With Ike and Tina's 1966 "River Deep, Mountain High" and crucially with their 1971 interpretation of John Fogerty's rambunctious and saucy "Proud Mary," the leggy girl with the raspy belt of a voice became an icon of rock and roll. As Tina Turner's star rose, Ike Turner's behavior towards his wife grew abusive, his artistic control erratic. Tina began breaking away on her own, starring as the Acid Queen in Ken Russell's film version of The Who's Tommy, exploring new musical avenues she would pursue only later, finding private solace in the Buddhist faith. She left the abusive marriage in 1976, with only the clothes on her back, penniless and unsure of the prospects of a career on her own.
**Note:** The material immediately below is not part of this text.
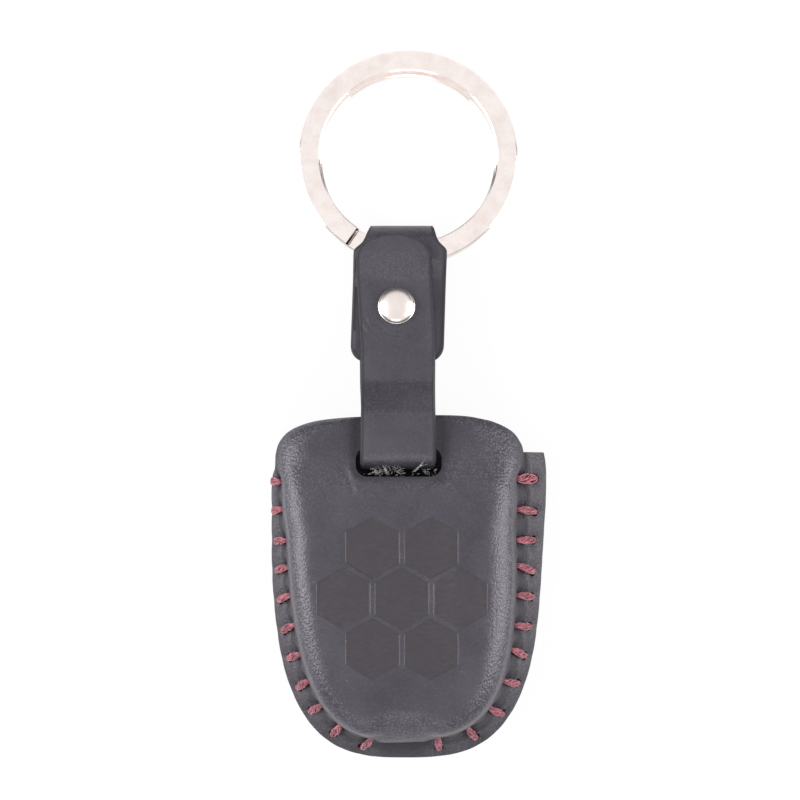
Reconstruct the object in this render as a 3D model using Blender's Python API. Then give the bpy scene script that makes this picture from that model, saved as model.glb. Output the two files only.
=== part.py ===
"""Leather key case with a strap, a folded tab and a flat split ring.

The case lies on its back: X to the right, +Y towards the ring, +Z up. Lengths are metres.
The origin is on the flat of the back shell that rests on the table.
"""
import math

import bmesh
import bpy
from mathutils import Matrix, Vector

# Case outline, measured from its widest line
WIDEST_LINE_Y = 0.0145
CASE_HALF_WIDTH = 0.0220
BOTTOM_REACH = 0.0418
TOP_REACH = 0.0132
BOTTOM_POWER = 3.1
TOP_POWER = 4.5
OUTLINE_COUNT = 56

# Case shells
LEATHER_THICKNESS = 0.0014
BACK_SEAM_Z = 0.0080
SEAM_GAP = 0.00025
SEAM_TRIM = 0.00005
SEAM_MARGIN = 0.0016
SEAM_TWIST = math.radians(2.5)
WIDEST_Z = 0.0052
FRONT_CORNER_WIDTH = 0.0095
FRONT_CORNER_HEIGHT = 0.0086
FRONT_CROWN = 0.0004
FRONT_INSET_SHARES = (0.0, 0.09, 0.17, 0.25, 0.40, 0.65, 1.0)
FRONT_RISE_SHARES = (0.0, 0.10, 0.22, 0.48, 0.76, 0.94, 1.0)
BACK_CORNER_WIDTH = 0.0060
BACK_INSET_SHARES = (0.0, 0.04, 0.17, 0.43, 1.0)
BACK_DROP_SHARES = (0.0, 0.35, 0.68, 0.92, 1.0)
INNER_SHARES = (0.88, 0.76, 0.60, 0.32)
BACK_SHIFT_X = 0.0003
BACK_EAR_REACH = 0.0006
TOP_INSET_SHARE = 0.15

# Mouth of the case
MOUTH_INSET_SHARES = (0.0, 0.01, 0.03, 0.08, 0.24, 0.55, 1.0)
MOUTH_DEPTH = 0.0056
MOUTH_FALL = 0.0035
MOUTH_RISE = 0.0030
MOUTH_BLEND = 0.0187
MOUTH_LIP_Z = 0.0118
BACK_TONGUE_Z = 0.0042
BACK_SETBACK = 0.0006
CUT_OVERRUN = 0.0100

# Slots for the strap
SLOT_CENTRE_X = -0.0010
BRIDGE_LENGTH = 0.0046
SLOT_LENGTH = 0.0046
SLOT_WIDTH = 0.0136
BACK_SLOT_LENGTH = 0.0023
SLOT_CORNER_RADIUS = 0.0014

# Stitches
STITCH_COUNT = 11
STITCH_SETBACK = 0.0049
BOTTOM_GAP = 0.0120
STITCH_SLANT = 0.0007
THREAD_RADIUS = 0.00042
HOLE_RADIUS = 0.00080
THREAD_GAP = 0.00030
FRONT_HOLE_LEVEL = 2.0
BACK_HOLE_LEVEL = 0.85
HOLE_SIDES = 8
SEAM_STEPS = 400
NEAR_SHARE = 0.0005

# Strap
STRAP_WIDTH = 0.0120
STRAP_THICKNESS = 0.0013
STRAP_X = -0.0012
STRAP_END_RADIUS = 0.0060
STRAP_REACH_PAST_FOLD = 0.0020
STRAP_BACK_REACH = 0.0038
STRAP_CLEARANCE = 0.0003
STRAP_FLOOR_GAP = 0.0001
BEND_RADIUS = 0.0010
WIDE_BEND_RADIUS = 0.0020

# Neck, where the strap bends against the case
NECK_REACH = 0.0063
NECK_Z = 0.0085
NECK_RADIUS = 0.0032
NECK_GAP = 0.0003
NECK_PINCH = 0.0016

# Tab folded over the ring
TAB_THICKNESS = 0.0011
TAB_WIDTH = 0.0151
TAB_WAIST = 0.0102
TAB_END_REACH = 0.0090
TAB_END_RADIUS = 0.0022
TAB_LEAF_GAP = 0.0003
FOLD_RADIUS = 0.0030
FOLD_TAPER = 0.0048
WAIST_LENGTH = 0.0024
FOLD_STEPS = 14

# Rivet
RIVET_FROM_NECK = 0.0118
RIVET_FROM_FOLD = 0.0091
RIVET_CAP_RADIUS = 0.0030
RIVET_CAP_HEIGHT = 0.0013
RIVET_RIM = 0.0003
RIVET_REAR_HEIGHT = 0.0007
RIVET_POST_RADIUS = 0.0014
RIVET_SOCKET_WALL = 0.0006
RIVET_FIT = 0.0002
ROUND_SIDES = 32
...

The actress Ann-Margret, a friend from the Tommy set, took her in. Other friends, such as Rod Stewart and Mick Jagger, helped in staging her comeback. And what a comeback it was, a success that eclipsed even her glory days as half of the Ike and Tina Turner Review. A Grammy winner once before, Tina Turner on her own went on to win six more Grammys. "Private Dancer," "Better Be Good To Me" and "What's Love Got To Do With It?" would sell more than 11 million copies. Her incandescent cameo in Live Aid, her starring role opposite Mel Gibson in Mad Max: Beyond Thunderdome, and best-selling autobiography put Tina Turner back in the spotlight, strutting in high heels and rasping from the heart. "I may be bruised," she sang, "but I ain't broke." And we certainly needed this unique musical heroine, Tina Turner, to sing songs and celebrate life for America and the world.